Heather Olmstead is an American volleyball coach who is currently the associate head coach for the Hawaii Rainbow Wahine volleyball program. From 2015 to 2025, she served as head coach for the BYU Cougars women's volleyball team. In 2018, she was named the American Volleyball Coaches Association Coach of the Year. She also served as head coach of the U.S. Collegiate National Team in Japan and as the assistant coach at the 2015 Pan American Games.

==Career==
===High school===
Olmstead attended Carpinteria High School for four years. She was a starter on the school's volleyball team her entire high school career and earned team MVP in 1997.

===Utah State===
After graduating from Carpinteria High School, Olmstead was a four-year starter on the Utah State Aggies women's volleyball team from 1999 until 2001 while majoring in family and consumer science. In her sophomore year, she averaged 2.08 digs per game. In both her junior and senior years, she helped the team qualify for the NCAA tournament and rank top-25 within their national collegiate league. She also became the first defensive specialist in Big West Conference history to be named first-team all-league. As a result, she finished her collegiate career with the second-highest dig total in school history and set a new single-season record for most digs with 340. Her record was broken in 2003 by Taubi Neves who recorded 344 digs.

She graduated from Utah State in 2002 and joined the coaching staff in 2003 as an assistant coach. However, she was eligible for the 2003 United States Professional Volleyball (USPV) Draft after she received an invite to the USPV National Athlete Tryout Camp. Olmstead was also the only Libero draft-eligible out of 109 athletes.

===BYU===
In 2011, her brother convinced her to coach at Brigham Young University (BYU). She worked under him as an assistant coach to the BYU Cougars women's volleyball team until her promotion to head coach in 2015. In her first year as head coach, Olmstead led the team to a 28–3 record and won the 2015 Marcia E. Hamilton Classic title. As a result, she was the recipient of the 2015 West Coast Conference Coach of the Year honors.

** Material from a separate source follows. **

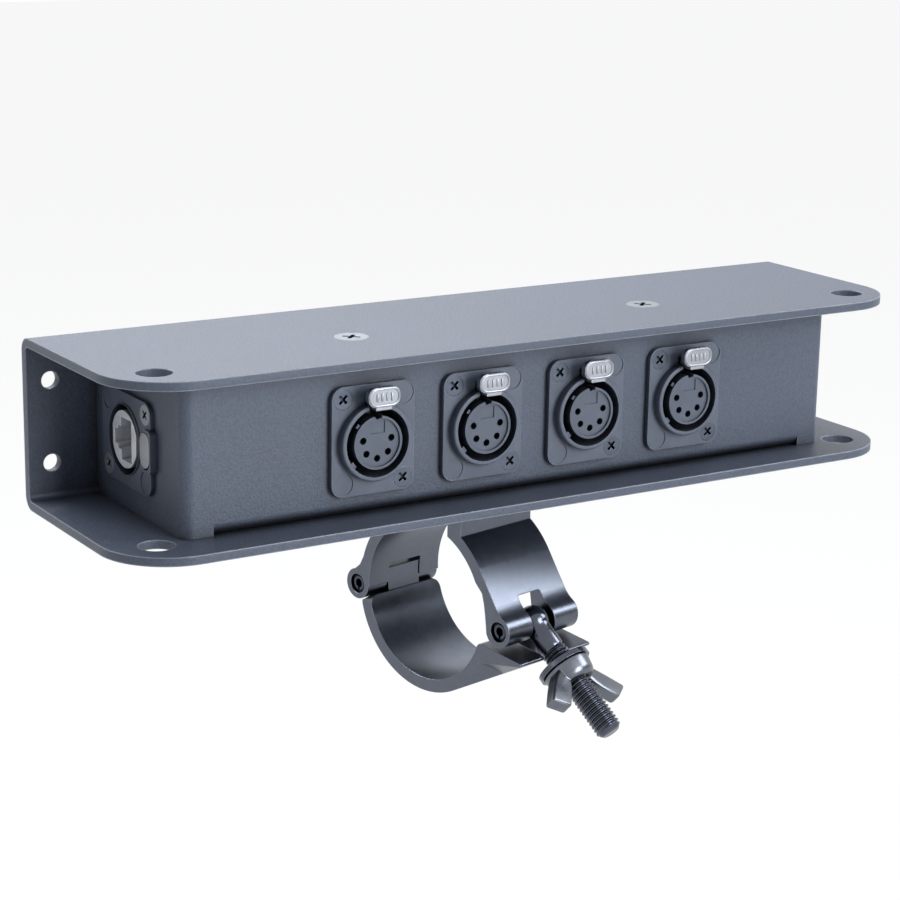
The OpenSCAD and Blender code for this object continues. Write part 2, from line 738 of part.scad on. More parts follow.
module port_jack() {
    color([0.8, 0.81, 0.83]) at_port() difference() {
        union() {
            translate([0, barrel_l - web_t, 0]) rotate([90, 0, 0]) linear_extrude(barrel_l - web_t + jack_front)
                intersection() {
                    circle(d = carrier_w);
                    square([carrier_w, carrier_h], center = true);
                }
            translate([0, barrel_l, 0]) rotate([90, 0, 0]) cylinder(h = web_t, d = ring_bore - 2 * fit_clear);
        }
        translate([0, jack_deep - jack_front, jack_lift]) rotate([90, 0, 0])
            linear_extrude(jack_deep + cut) jack_opening();
        port_pin_places() translate([-0.35, 2 - jack_front, -0.5]) cube([0.7, barrel_l + jack_front, 1]);
    }
}

// The eight places of the contacts along the jack's long side
module port_pin_places() {
    for (k = [0:7]) translate([(k - 3.5) * pin_step, 0, jack_lift + jack_h / 2 - 1]) children();
}

module port_contacts() {
    color([0.85, 0.7, 0.35]) at_port() port_pin_places()
        translate([-0.25, 2.2 - jack_front, -0.35]) cube([0.5, barrel_l + jack_front - 2.2 + fit_clear, 0.7]);
}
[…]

Olmstead was later approached by USA Volleyball (USAV) to have her serve as an assistant coach at the 2015 Pan American Games under the direction of Dan Fisher.

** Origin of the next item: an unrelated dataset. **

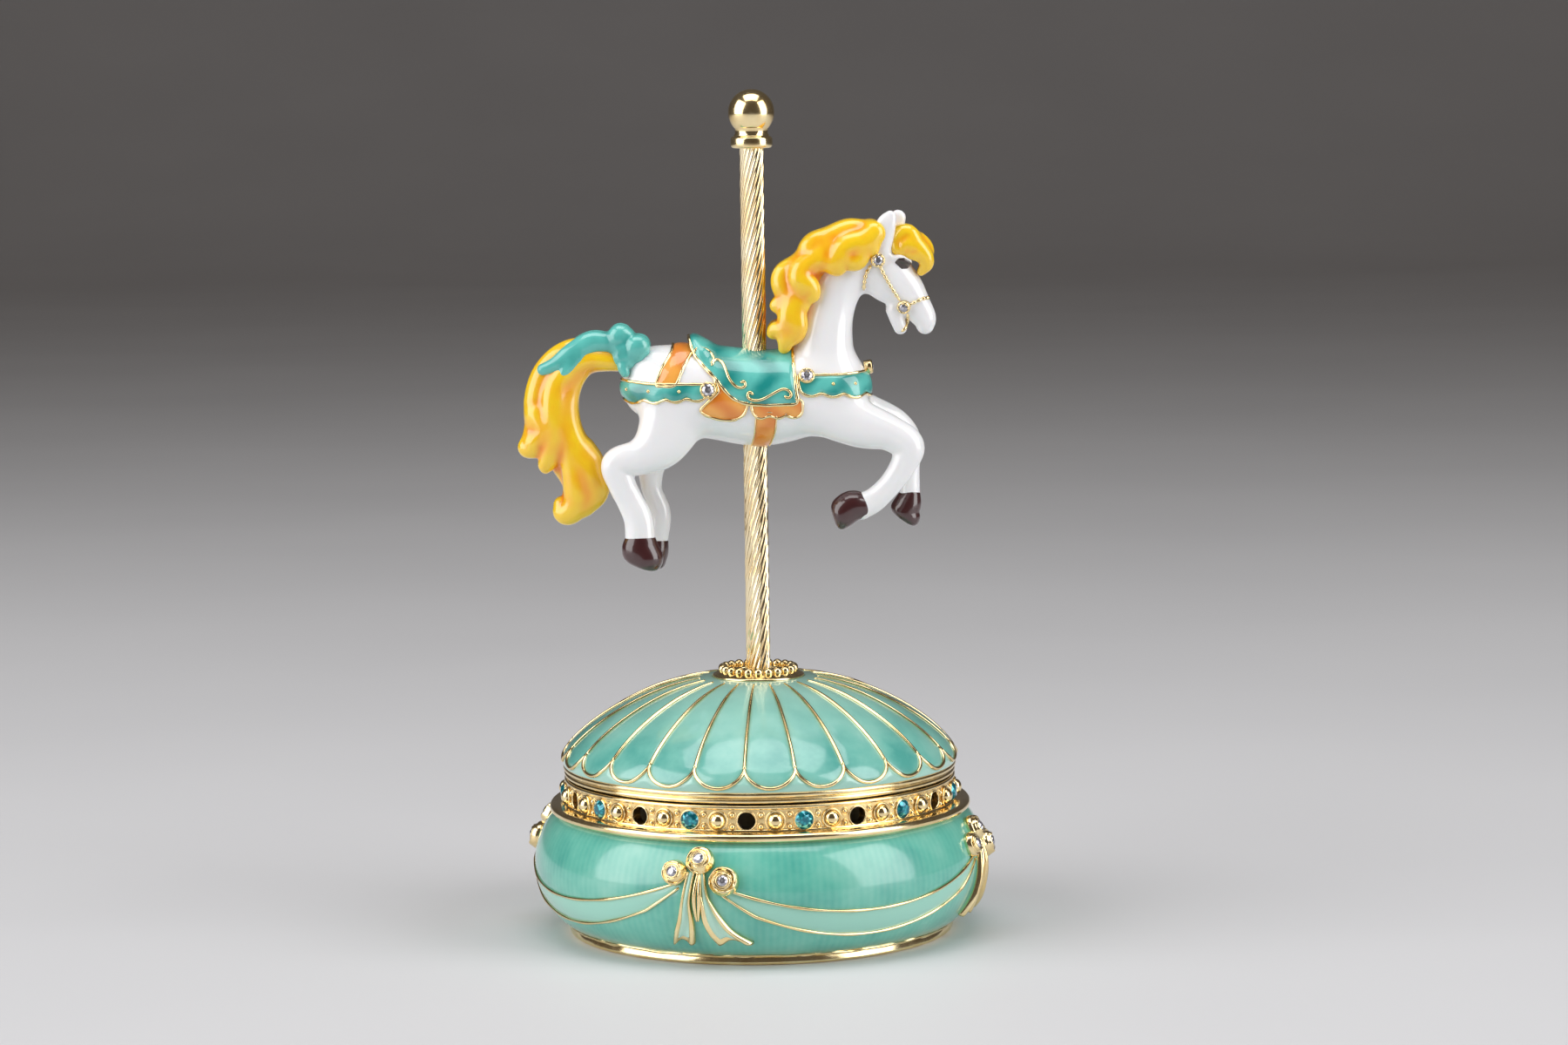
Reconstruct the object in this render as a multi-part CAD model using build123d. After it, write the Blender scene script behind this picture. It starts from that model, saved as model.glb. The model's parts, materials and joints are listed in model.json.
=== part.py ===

The following year, Olmstead was named the American Volleyball Coaches Association South Region Coach of the Year after she led the team to the NCAA tournament. In May 2016, she was asked to serve as an assistant coach for Team USA at the 2016 XV Pan-American Cup. Her winning streak continued as the 2017 Cougars women's volleyball team held a 30–3 record and won the conference title.

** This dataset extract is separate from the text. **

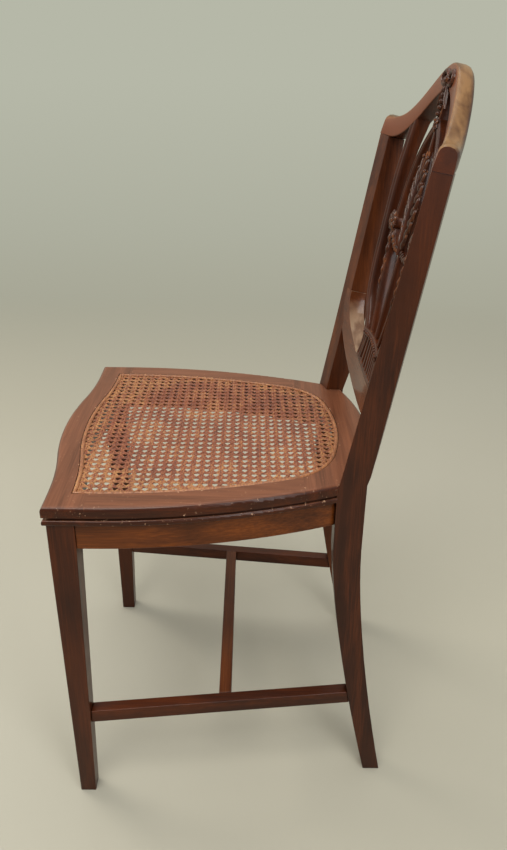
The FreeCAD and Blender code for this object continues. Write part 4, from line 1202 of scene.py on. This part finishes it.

During the 2018 season, Olmstead earned her 100th win in a match against Pepperdine University. At the conclusion of the season, she was named the American Volleyball Coaches Association Coach of the Year. The following year, USAV chose her to coach the U.S. Collegiate National Volleyball Team in Japan. At the time of her selection, Olmstead held the highest winning percentage of any women's volleyball coach in NCAA Division I history with a minimum of one season and in any division with a minimum of three seasons.

===Hawaii===
Olmstead was named the associate head coach at Hawaii on July 27, 2026.

==Head coaching record==

Record table
| Season | Team | Overall | Conference | Standing | Postseason |
BYU (West Coast Conference) (2015–2022)
| 2015 | BYU | 28–4 | 16–2 | 1st | NCAA Sweet Sixteen |
| 2016 | BYU | 29–4 | 16–2 | 1st | NCAA Sweet Sixteen |
| 2017 | BYU | 30–3 | 17–1 | 1st | NCAA Sweet Sixteen |
| 2018 | BYU | 31–2 | 17–1 | 1st | NCAA Final Four |
| 2019 | BYU | 26–5 | 16–2 | 2nd | NCAA Second Round |
| 2020 | BYU | 17–2 | 15–1 | 1st | NCAA Sweet 16 |
| 2021 | BYU | 30–2 | 18–0 | 1st | NCAA Sweet 16 |
| 2022 | BYU | 22–7 | 14–3 | 2nd | NCAA Second Round |
BYU (Big 12 Conference) (2023–present)
| 2023 | BYU | 25–7 | 13–5 | 2nd | NCAA Second Round |
| 2024 | BYU | 19–10 | 12–6 | 6th | NCAA First Round |
| 2025 | BYU | 22–9 | 10–8 | 6th | NCAA First Round |
| BYU: |  | 279–55 (.835) | 164–31 (.841) |  |  |  |  |  |
| Total: |  | 279–55 (.835) |  |  |  |  |  |  |  |
National champion Postseason invitational champion Conference regular season champion Conference regular season and conference tournament champion Division regular season champion Division regular season and conference tournament champion Conference tournament champion

==Personal life==
Olmstead is one of seven children born to parents Rick and Trudy Olmstead. She has a twin sister, and her brother, Shawn Olmstead, coaches the BYU Cougars men's volleyball team. Olmstead is a member of the Church of Jesus Christ of Latter-day Saints.